Jika pola itu masih akan berlangsung pada tahun-tahun mendatang, jelas akan membuat ekonomi kita tidak maju, bahkan mengalami kemerosotan. Padahal, jika anggaran yang disalurkan untuk subsidi tahun ini digunakan membangun jalan bebas hambatan (kualitas jalan tol) bisa mencapai 4.000 km, dalam dua tahun akan bisa dibangun 8.000 km. Ini akan membuat infrastruktur kita setara dengan China sehingga mampu menjadi modal
bagi kebangkitan ekonomi, bisa memperbaiki kehidupan kita pada masa datang.
Kebijakan fiskal memegang peran penting dalam pengelolaan ekonomi suatu negara. Alokasi anggaran dan cara membiayainya akan memeng aruhi perekonomian suatu negara.Apalagi bagi negara yang memiliki beban utang besar seperti Indonesia, yang ekonominya masih ”terpuruk” (jumlah pengangguran dan kemiskinan masih besar). Belum lagi dana terbatas dari APBN yang seharusnya digunakan untuk membangun agar ekonomi dapat bangkit malah dihamburkan untuk konsumsi, dalam bentuk subsidi yang banyak salah sasaran. Padahal, nilainya bisa mencapai 20 persen dari anggaran tahunan dan sebagian dibiayai dari utang. Akankah ini dibiarkan terjadi?
Kesejahteraan di masa depan hanya dapat dicapai dengan peningkatan pendapatan. Untuk itu, ekonomi memerlukan investasi pada modal fisik maupun modal manusia. Subsidi harga selain mengurangi alokasi anggaran untuk investasi publik juga mendorong konsumsi agregat. Dari sudut pandang ini, subsidi merupakan kebijakan yang berdampak buruk pada masa depan ekonomi.
Ditinjau dari sudut pandang lain, subsidi berperan penting bagi ekonomi bukan hanya di masa sekarang, namun juga di masa depan. Tanpa subsidi, masyarakat miskin akan mengurangi jumlah dan kualitas asupan gizi, pemeliharaan kesehatan dan mutu pendidikan. Akibatnya, anak-anak dari keluarga miskin akan kehilangan kesempatan untuk keluar dari kemiskinan dan berkontribusi lebih besar pada ekonomi di masa depan.
Kebijakan yang mengkompromikan dua perspektif di atas adalah pengalihan subsidi harga menjadi subsidi langsung pada keluarga miskin. Subsidi langsung membutuhkan anggaran jauh lebih kecil daripada subsidi harga, sehingga alokasi anggaran untuk investasi publik dapat diperbesar. Akan tetapi, pengalaman menunjukkan bahwa subsidi langsung menghadapi kendala identifikasi penerima. Ketidaktepatan distribusi subsidi di banyak tempat menimbulkan masalah konflik sosial.

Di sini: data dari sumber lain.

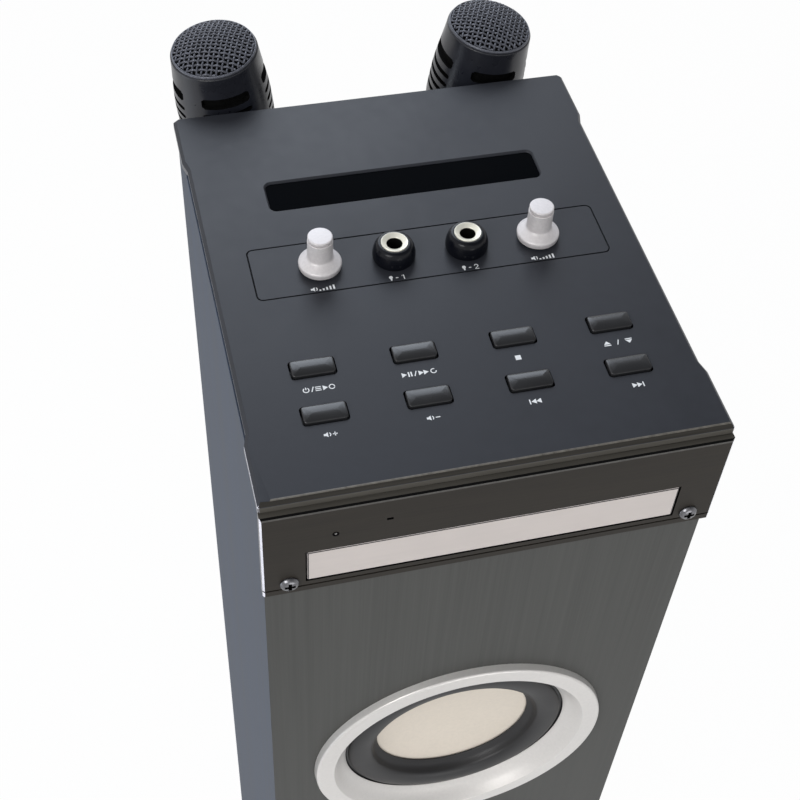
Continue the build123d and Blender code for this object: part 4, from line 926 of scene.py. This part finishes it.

Kebijakan baru memang tidak pasti berdampak neto positif pada kesejahteraan masyarakat. Namun kita tahu pasti bahwa model pengelolaan anggaran saat ini tidak layak diteruskan. Kita perlu berani membanting setir agar terhindar dari lubang yang telah jelas terlihat di depan walau kita tidak tahu pasti risiko apa yang kita hadapi setelah arah kendaraan ekonomi berubah. Kita akan antisipasi dan memperbaiki langkah kita sambil meneruskan perubahan arah. Paling tidak, kita punya harapan.